STATED EXERCISE: Please write out the complete listing that follows, exactly as it reads.

SUPPLIED DATA:
————————

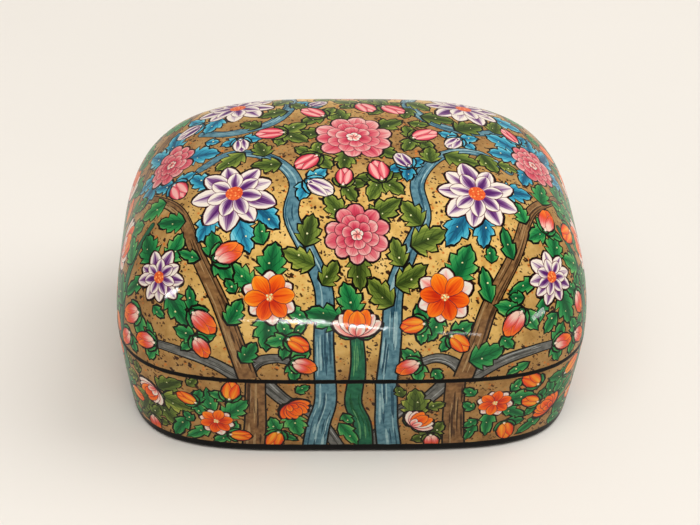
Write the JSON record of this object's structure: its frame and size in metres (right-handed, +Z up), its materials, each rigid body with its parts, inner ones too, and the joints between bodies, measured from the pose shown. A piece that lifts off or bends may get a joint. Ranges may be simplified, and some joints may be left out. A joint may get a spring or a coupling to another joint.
{
  "type": "lidded box",
  "caption": "Oblong lacquered papier-mache box: a tapering tray with a domed lift-off lid, painted with flowers and leaves on gold.",
  "frame": {"origin": "middle of the foot, on the table", "axes": "+X to the right along the long side, +Y to the back, +Z up"},
  "size_m": [0.1501, 0.112, 0.084],
  "materials": {
    "painted_lacquer": "flowers and leaves painted on a flecked gold ground, under gloss lacquer",
    "black_lacquer": "gloss black lacquer",
    "paper_pulp": "matte moulded paper pulp",
    "inner_black": "satin black paint",
    "collar_card": "card painted satin black"
  },
  "bodies": {
    "tray": {"base_shell": "paper_pulp", "base_painted_coat": "painted_lacquer", "base_foot_coat": "black_lacquer", "base_rim": "black_lacquer", "base_inner_coat": "inner_black", "base_collar": "collar_card"},
    "lid": {"lid_shell": "paper_pulp", "lid_painted_coat": "painted_lacquer", "lid_rim": "black_lacquer", "lid_inner_coat": "inner_black"}
  },
  "joints": [
    {"name": "lid_lift", "type": "slide", "parent": "tray", "child": "lid", "axis": [0, 0, 1], "range_m": [0, 0.06]}
  ]
}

————————

THE ANSWER:
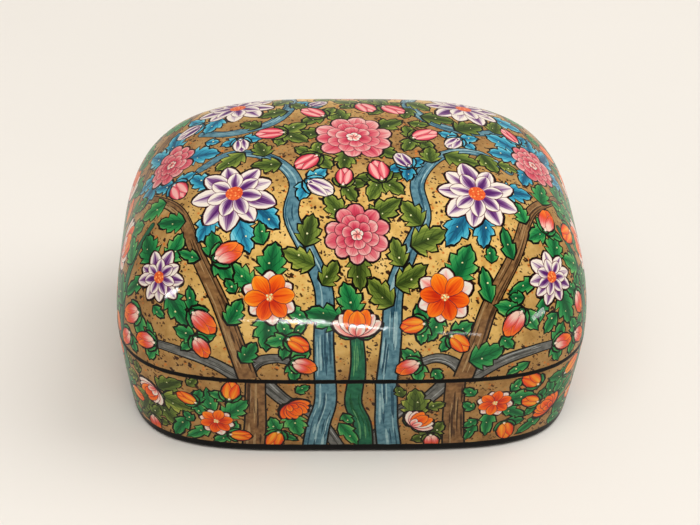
Write the JSON record of this object's structure: its frame and size in metres (right-handed, +Z up), its materials, each rigid body with its parts, inner ones too, and the joints between bodies, measured from the pose shown. A piece that lifts off or bends may get a joint. Ranges may be simplified, and some joints may be left out. A joint may get a spring or a coupling to another joint.
{
  "type": "lidded box",
  "caption": "Oblong lacquered papier-mache box: a tapering tray with a domed lift-off lid, painted with flowers and leaves on gold.",
  "frame": {"origin": "middle of the foot, on the table", "axes": "+X to the right along the long side, +Y to the back, +Z up"},
  "size_m": [0.1501, 0.112, 0.084],
  "materials": {
    "painted_lacquer": "flowers and leaves painted on a flecked gold ground, under gloss lacquer",
    "black_lacquer": "gloss black lacquer",
    "paper_pulp": "matte moulded paper pulp",
    "inner_black": "satin black paint",
    "collar_card": "card painted satin black"
  },
  "bodies": {
    "tray": {"base_shell": "paper_pulp", "base_painted_coat": "painted_lacquer", "base_foot_coat": "black_lacquer", "base_rim": "black_lacquer", "base_inner_coat": "inner_black", "base_collar": "collar_card"},
    "lid": {"lid_shell": "paper_pulp", "lid_painted_coat": "painted_lacquer", "lid_rim": "black_lacquer", "lid_inner_coat": "inner_black"}
  },
  "joints": [
    {"name": "lid_lift", "type": "slide", "parent": "tray", "child": "lid", "axis": [0, 0, 1], "range_m": [0, 0.06]}
  ]
}